Inflation hit its highest point in four decades after prices rose an average of 7%, The New York Times reports.
The Consumer Price Index rose 7% through December and 5.5% when excluding food and fuel.
It is the first time inflation hit 7% since 1982.
Policymakers hoped that inflation would fall as supply chain issues were addressed but instead the spread of the Omicron variant forced some factories to close, contributed to shipping route backlogs, and forced workers to miss shifts.
“Obviously 7 percent is a pretty big sticker shock,” Omar Sharif of the research firm Inflation Insights told the Times, predicting that inflation would only ease back to over 2% at the end of the year. “It’s just a lot of wood to chop to get down to anything approaching the good old days.”
Much of the inflation was driven by the rising costs of food and used cars but December data also shows that rents and the cost of restaurant meals also rose.
“This report underscores that we still have more work to do, with price increases still too high and squeezing family budgets,” President Joe Biden said in a statement.
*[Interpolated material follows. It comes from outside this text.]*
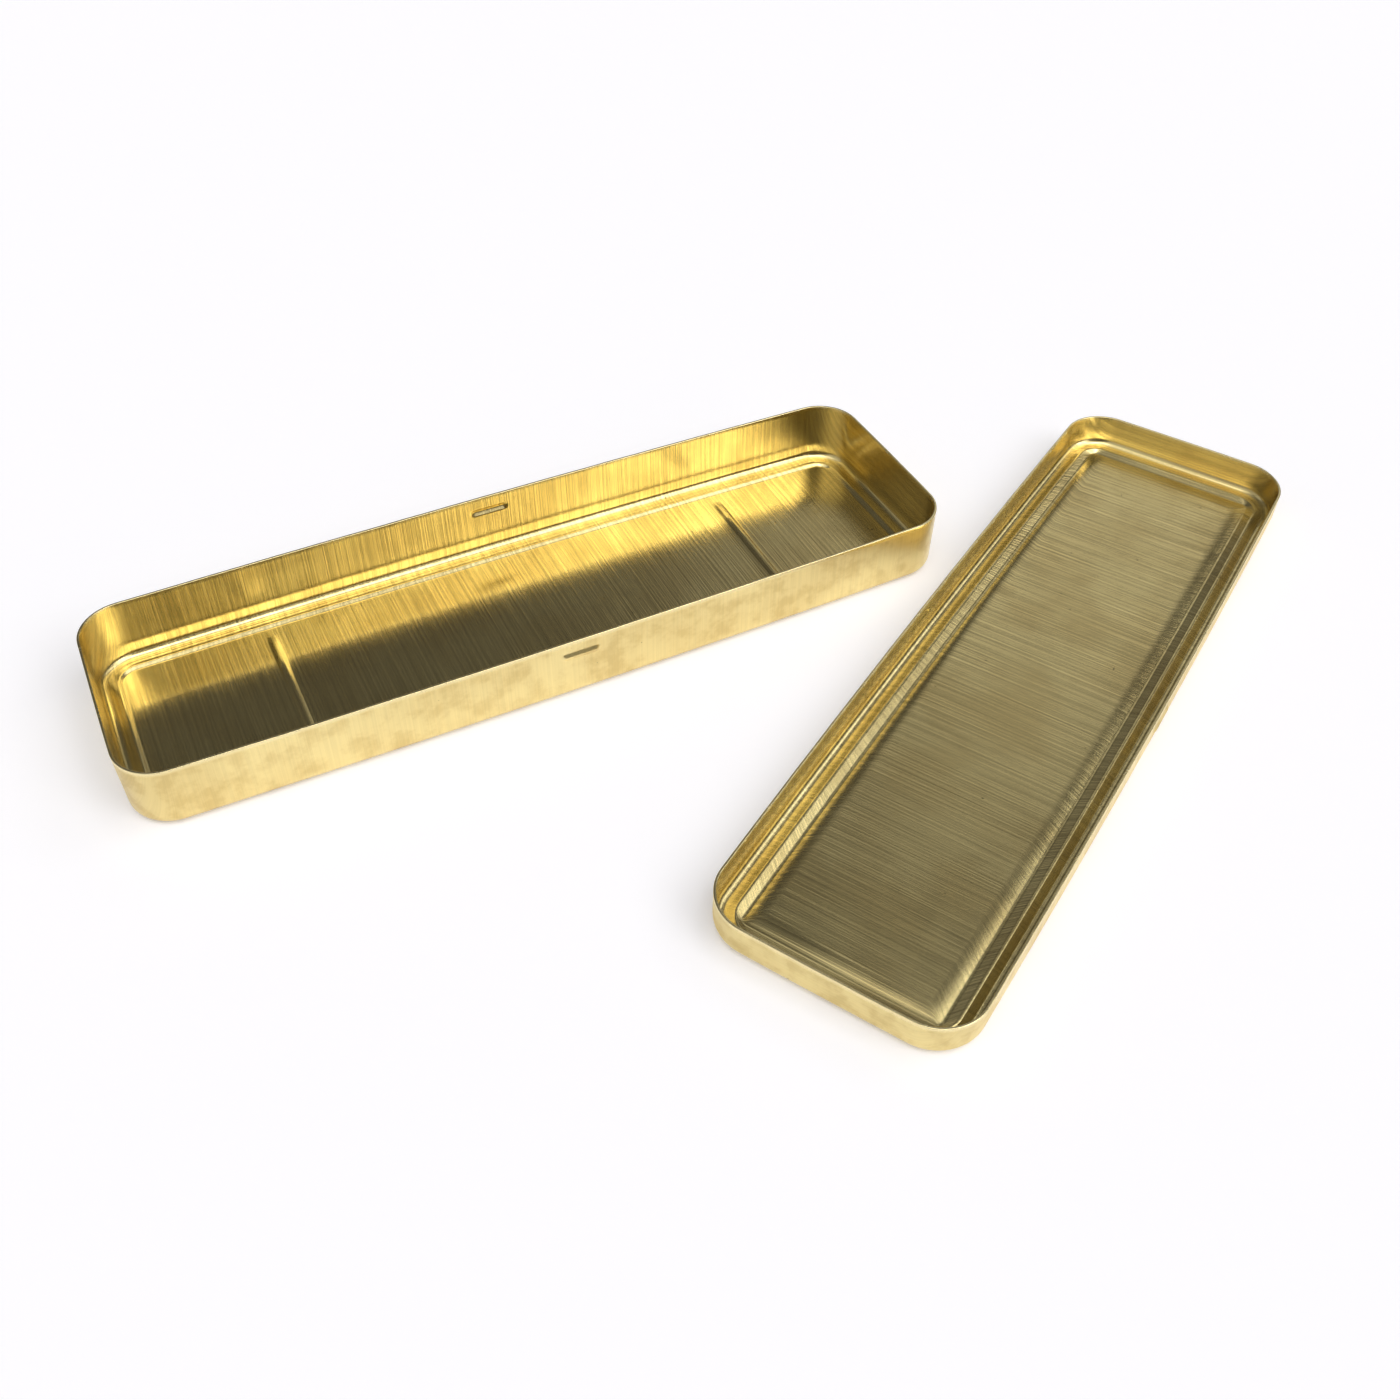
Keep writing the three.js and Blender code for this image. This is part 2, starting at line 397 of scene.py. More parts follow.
@dataclass(frozen=True)
class Tarnish:
    """The cloudy tarnish of handled brass, with its scales per metre."""

    cloud_scale: float = 55.0
    cloud_roughness: float = 0.5
    cloud_span: tuple[float, float] = (0.36, 0.66)
    smudge_scale: float = 240.0
    smudge_roughness: float = 0.6
    smudge_span: tuple[float, float] = (0.42, 0.68)
    detail: float = 4.0
    distortion: float = 0.1
    pit_scale: float = 620.0
    pit_choice: tuple[float, float] = (0.86, 0.9)
    pit_edge: tuple[float, float] = (0.06, 0.16)

    def group(self) -> None:
        """Make the node group: clouds, smudges and small dark pits in a few of the cells, from 0 to 1."""
        board, vector, sink = effect(TARNISH, ("Clouds", "Smudges", "Pits"))
        clouds = self.patches(board, vector, self.cloud_scale, self.cloud_roughness)
        smudges = self.patches(board, vector, self.smudge_scale, self.smudge_roughness)
        cells = board.add("TexVoronoi", Vector=vector, Scale=self.pit_scale)
        chosen = board.remap(cells.outputs["Color"], self.pit_choice)
        spot = board.remap(cells.outputs["Distance"], self.pit_edge, (1.0, 0.0))
        board.feed(sink, "Clouds", board.remap(clouds, self.cloud_span))
        board.feed(sink, "Smudges", board.remap(smudges, self.smudge_span))
        board.feed(sink, "Pits", board.times(chosen, spot))

    def patches(self, board: NodeBoard, vector: Socket, scale: float, roughness: float) -> Socket:
        """Add noise that fills space evenly.

        Args:
            board: The group's nodes.
            vector: The place in space.
            scale: How many features there are per metre.
            roughness: How strong the noise's finer layers are.

        Returns:
            The noise.
        """
        inputs = {"Detail": self.detail, "Roughness": roughness, "Distortion": self.distortion}
        return board.add("TexNoise", Vector=vector, Scale=scale, **inputs).outputs[0]


@dataclass(frozen=True)
class Marks:
    """What varies over a sheet's finish: an output for each kind of mark, and for its two masks."""

    lines: Socket
    streaks: Socket
    clouds: Socket
    smudges: Socket
    pits: Socket
    inside: Socket
    cut: Socket


@dataclass(frozen=True)
class BrushedBrass:
    """Satin brass: brush lines inside, a cloudy handled skin outside, and a bright cut edge that is partly
    bare metal and partly a painted highlight.

    The values named handled and brushed are shares on the outer face and on the inner face. The
    depth of the lines is in metres, and the streaks and pits are deep by so many times that.
    """

    name: str
    clean: tuple[float, float, float] = (0.93, 0.77, 0.36)
    aged: tuple[float, float, float] = (0.76, 0.59, 0.25)
    groove: tuple[float, float, float] = (0.30, 0.24, 0.10)
    stain: tuple[float, float, float] = (0.20, 0.14, 0.05)
    # The edge colour is bare cut brass, paler than the clean colour, and partly a painted highlight along
    # the rim.
    edge: tuple[float, float, float] = (1.0, 0.86, 0.48)
    handled: tuple[float, float] = (1.3, 0.25)
    brushed: tuple[float, float] = (0.25, 1.0)
    cloudiness: float = 0.55
    smudge_age: float = 0.8
    line_shade: float = 0.20
    streak_shade: float = 0.24
    # Share of the pale edge colour on the rim: bare metal and a painted highlight.
    cut_edge_and_highlight: float = 0.8
    inner_roughness: float = 0.17
    outer_roughness: float = 0.30
    line_dulling: float = 0.07
    smudge_dulling: float = 0.08
    edge_gloss: float = 0.12
    directional: float = 0.85
    line_depth: float = 0.000008
    streak_relief: float = 0.9
    pit_relief: float = 2.0

    def material(self) -> bpy.types.Material:
        """Build the node material.

        Returns:
            A material that reads the sheet's own map, Object coordinates and two attributes.
        """
        made = bpy.data.materials.new(self.name)
        made.use_nodes = True
        board = NodeBoard(made.node_tree)
        shader = made.node_tree.nodes["Principled BSDF"]
        shader.inputs["Metallic"].default_value = 1.0
        shader.inputs["Anisotropic"].default_value = self.directional
        tangent = board.add("Tangent", {"direction_type": "UV_MAP", "uv_map": SHEET_MAP})
        board.feed(shader, "Tangent", tangent.outputs[0])
        marks = self.marks(board)
        board.feed(shader, "Base Color", self.colour(board, marks))
        board.feed(shader, "Roughness", self.roughness(board, marks))
        board.feed(shader, "Normal", self.relief(board, marks))
        return made

    def marks(self, board: NodeBoard) -> Marks:
        """Place the two node groups, with more of one on the inner face and of the other outside.

        Args:
            board: The material's nodes.

        Returns:
            The marks.
        """
        groups = bpy.data.node_groups
        sheet_map = board.add("UVMap", {"uv_map": SHEET_MAP}).outputs[0]
        place = board.add("TexCoord").outputs["Object"]
        inside = board.add("Attribute", {"attribute_name": INNER_FACE}).outputs["Fac"]
        cut = board.add("Attribute", {"attribute_name": CUT_EDGE}).outputs["Fac"]
        brushing = board.add("Group", {"node_tree": groups[BRUSHING]}, Vector=sheet_map).outputs
        tarnish = board.add("Group", {"node_tree": groups[TARNISH]}, Vector=place).outputs
        handled = board.remap(inside, (0.0, 1.0), self.handled)
        brushed = board.remap(inside, (0.0, 1.0), self.brushed)
        return Marks(
            lines=board.times(brushing["Lines"], brushed),
            streaks=board.times(brushing["Streaks"], brushed),
            clouds=tarnish["Clouds"],
            smudges=board.times(tarnish["Smudges"], handled),
            pits=tarnish["Pits"],
            inside=inside,
            cut=cut,
        )

    def colour(self, board: NodeBoard, marks: Marks) -> Socket:
        """Mix the brass from clean to aged, darken its streaks and pits, and brighten its cut edge, which
        is partly bare metal and partly a painted highlight.

        Args:
            board: The material's nodes.
            marks: What varies over the sheet.

        Returns:
            The colour.
        """
        cloudy = board.times(marks.clouds, self.cloudiness)
        smudged = board.times(marks.smudges, self.smudge_age * self.cloudiness)
        age = board.math("ADD", cloudy, smudged, clamp=True)
        skin = board.blend(age, (*self.clean, 1.0), (*self.aged, 1.0))
        lines = board.times(marks.lines, self.line_shade)
        worn = board.math("ADD", lines, board.times(marks.streaks, self.streak_shade))
        skin = board.blend(worn, skin, (*self.groove, 1.0))
        skin = board.blend(marks.pits, skin, (*self.stain, 1.0))
        # Painted highlight: the rim rows are mixed towards the pale edge colour, which also stands for the
        # bare cut metal.
        return board.blend(board.times(marks.cut, self.cut_edge_and_highlight), skin, (*self.edge, 1.0))

    def roughness(self, board: NodeBoard, marks: Marks) -> Socket:
        """Vary the gloss: duller where brushed or handled, glossier on the cut edge.

        Args:
            board: The material's nodes.
            marks: What varies over the sheet.

        Returns:
            The roughness.
        """
        plain = board.remap(marks.inside, (0.0, 1.0), (self.outer_roughness, self.inner_roughness))
        uneven = board.math("ADD", plain, board.times(marks.lines, self.line_dulling))
        dulled = board.math("ADD", uneven, board.times(marks.smudges, self.smudge_dulling))
        return board.math("SUBTRACT", dulled, board.times(marks.cut, self.edge_gloss))

    def relief(self, board: NodeBoard, marks: Marks) -> Socket:
        """Raise the brush lines and streaks, and sink the pits.

        Args:
            board: The material's nodes.
            marks: What varies over the sheet.

        Returns:
            The normal.
        """
        height = board.math("ADD", marks.lines, board.times(marks.streaks, self.streak_relief))
        height = board.math("SUBTRACT", height, board.times(marks.pits, self.pit_relief))
        return board.add("Bump", Strength=1.0, Distance=self.line_depth, Height=height).outputs[0]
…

Chinese lockdowns add to woes:
Recent lockdowns in China to combat the spread of Omicron have contributed to supply chain shortages and could worsen the ongoing chip shortage, which has caused spikes in prices on cars and computers.
“If they stick to their zero-case doctrine, a global supply chain disaster is on the horizon,” warned Tinglong Dai, a professor of operations management at Johns Hopkins University Carey Business School.
Gas prices moderated last month but food prices and restaurant meals surged by more than 6%.
High inflation threatens to be the dominant issue for President Joe Biden and his party heading into the 2022 midterms. Republicans have accused Democrats of contributing to inflation with stimulus checks and other pandemic aid.
“Inflation has become a dominant political issue, but one that is largely out of the administration’s control,” Alec Phillips, an economist at Goldman Sachs, wrote in a recent research report.
Fed floats higher rates:
Federal Reserve Chairman Jerome Powell on Tuesday called high inflation a “severe threat” to economic recovery and said the Fed is prepared to raise interest rates.
“If we have to raise interest rates more over time, we will,” he said, adding that the economy no longer needs emergency stimulus.
The Fed cut short-term interest rates to around zero during the pandemic and began buying bonds to lower long-term rates. Powell said the Fed would begin to shrink its $8.8 trillion portfolio of bonds and other assets later this year.
“It is really time for us to begin to move away from those emergency pandemic settings to a more normal level,” Powell said. “It’s a long road to normal from where we are.”